In around 350 garment factories approximately 300,000 women are employed. As per the National Plan of Action, Sexual and Gender-based Violence (SGBV) in Sri Lanka 2016- 2020, “A lack of a protective environment … make them easy targets for verbal, physical and sexual harassment, and victims of rape and even murder.” In the Plantation Sector, a study conducted in 7 estates among 350 women found nearly 83% had experienced GBV. (Kamalini Wijethilake, 2003). Travelling is the greatest risk of sexual harassment at 83% of the victims. Sexual harassment at the workplace was experienced by 57% of women, and GBV at the place of residence was reported by 36%. (Perera, M 1997, ‘Study on safety of Free Trade Zone workers‘, Marga institute).
There are thousands of women in the informal sector who are subject to unequal wages and also lack of legal protection. In the larger canvass, have these “women activists’ taken account of the mushrooming massage parlours throughout the country. They double as centres for prostitution as alleged by some people. Are not these women our mothers? The very nature of their employment subject them to all forms of exploitation, sexual violence, gender violence and drug crimes. What will remain of her self-respect and her esteem as an individual.

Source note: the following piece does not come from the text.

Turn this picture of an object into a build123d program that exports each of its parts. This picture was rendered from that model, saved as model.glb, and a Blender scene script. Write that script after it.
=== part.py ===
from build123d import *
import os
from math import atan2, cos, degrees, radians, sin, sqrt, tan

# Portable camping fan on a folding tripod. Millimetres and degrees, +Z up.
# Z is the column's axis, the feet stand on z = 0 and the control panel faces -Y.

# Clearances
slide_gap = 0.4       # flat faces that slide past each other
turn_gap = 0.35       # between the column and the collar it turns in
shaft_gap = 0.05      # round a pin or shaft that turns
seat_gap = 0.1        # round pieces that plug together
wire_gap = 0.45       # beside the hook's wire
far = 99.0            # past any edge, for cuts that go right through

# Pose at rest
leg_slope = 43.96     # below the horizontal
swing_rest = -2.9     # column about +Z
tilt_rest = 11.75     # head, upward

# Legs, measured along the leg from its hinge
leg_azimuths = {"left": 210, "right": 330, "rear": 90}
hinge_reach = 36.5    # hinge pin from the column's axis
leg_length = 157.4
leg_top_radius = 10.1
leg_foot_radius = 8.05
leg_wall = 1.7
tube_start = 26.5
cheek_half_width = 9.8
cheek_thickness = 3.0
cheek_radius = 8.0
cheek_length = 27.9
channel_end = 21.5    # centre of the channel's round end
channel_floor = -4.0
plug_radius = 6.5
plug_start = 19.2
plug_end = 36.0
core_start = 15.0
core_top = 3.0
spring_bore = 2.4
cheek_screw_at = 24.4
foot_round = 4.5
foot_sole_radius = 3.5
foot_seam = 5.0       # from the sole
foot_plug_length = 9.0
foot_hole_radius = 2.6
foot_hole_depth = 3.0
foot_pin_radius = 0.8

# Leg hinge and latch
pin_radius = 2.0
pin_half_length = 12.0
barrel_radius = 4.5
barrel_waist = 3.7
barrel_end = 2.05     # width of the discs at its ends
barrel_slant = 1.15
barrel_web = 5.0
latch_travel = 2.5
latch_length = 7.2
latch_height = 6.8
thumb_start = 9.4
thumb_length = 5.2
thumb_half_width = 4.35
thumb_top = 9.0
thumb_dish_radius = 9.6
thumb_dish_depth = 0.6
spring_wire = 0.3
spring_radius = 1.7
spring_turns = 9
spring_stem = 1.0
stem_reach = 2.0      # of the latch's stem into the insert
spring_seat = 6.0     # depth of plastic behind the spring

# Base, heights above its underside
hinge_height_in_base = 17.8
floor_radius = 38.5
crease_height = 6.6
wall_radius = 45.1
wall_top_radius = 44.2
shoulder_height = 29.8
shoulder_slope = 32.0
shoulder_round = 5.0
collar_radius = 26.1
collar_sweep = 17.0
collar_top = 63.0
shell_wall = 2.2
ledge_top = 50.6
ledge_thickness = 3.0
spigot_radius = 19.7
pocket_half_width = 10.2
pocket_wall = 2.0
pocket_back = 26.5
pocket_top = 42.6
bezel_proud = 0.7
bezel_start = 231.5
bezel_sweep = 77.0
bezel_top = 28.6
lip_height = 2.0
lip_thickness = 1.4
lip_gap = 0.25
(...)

The Attorney General’s department on 18.08.2020 announced that it concluded 12,968 cases of child abuse from January 2019 to July 2020. (Newsfirst). A local newspaper reported that there were 2,055 child abuse cases in 2020 alone. (Ceylon Today, 16.06.2021). Now, how many of these can be attributed to the families of married Muslim women?
For example, they profile a few Muslim women separated from their husbands and are not being paid an adequate sum of money for maintenance. Then make it a tool for their campaign. The preoccupation of exposing Muslim women as victims makes them blind to the suffering of the women within the Sinhala and Tamil community facing similar problems. It is wrong not to pay adequate maintenance to the wife whether Sinhala, Tamil or Muslim. This has to be addressed. Similarly, the society cannot let an abusive or neglectful husband go scot-free. It is equally wrong to beat the war drums to portray irregular occurrences as rampant within the Muslim community, as if other communities are doing well and happy. It is trite law that civil advocacy excels with qualities of sincerity, truthfulness and altruism.

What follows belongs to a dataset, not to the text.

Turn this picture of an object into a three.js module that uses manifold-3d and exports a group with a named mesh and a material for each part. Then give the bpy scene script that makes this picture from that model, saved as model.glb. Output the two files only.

This country is facing serious problems with the use of drugs, alcohol and tobacco. The consequences of these habits are sadly faced by our mothers. Many of these users may automatically get attracted to all types of vices including those related to extra marital affairs. Two in every five women (39.8%) have experienced physical, sexual, emotional, and/or economic violence and/or controlling behaviours by a partner in their lifetime. (Women’s Wellbeing Survey – 2019). These are broader level social issues which should be focussed upon. Highlighting the shortcomings within the Muslim community is most welcome and an admirable exercise. They certainly need to be sorted out.
International Rights Organisations
Women from all communities face problems relating to marriage, divorce, maintenance, domestic violence, adultery, drunkenness, drug addiction, child abuse etc. What is unethical is the self-mandated few women who have decided among themselves, to speak on behalf of the Muslim women. In the rush, exaggerating their submissions to various governmental bodies and international rights organisations. Please do not overblow the situation. Please do not make a disproportionate noise. Please do not place the entire Muslim community in the dock. This is bad advocacy. It will not be accepted by the community hands down.
Justice is founded on fairness and reasonableness. This in turn relies on facts presented in its true form without cosmetics, semantics and embellishments. The reader and the listener beware!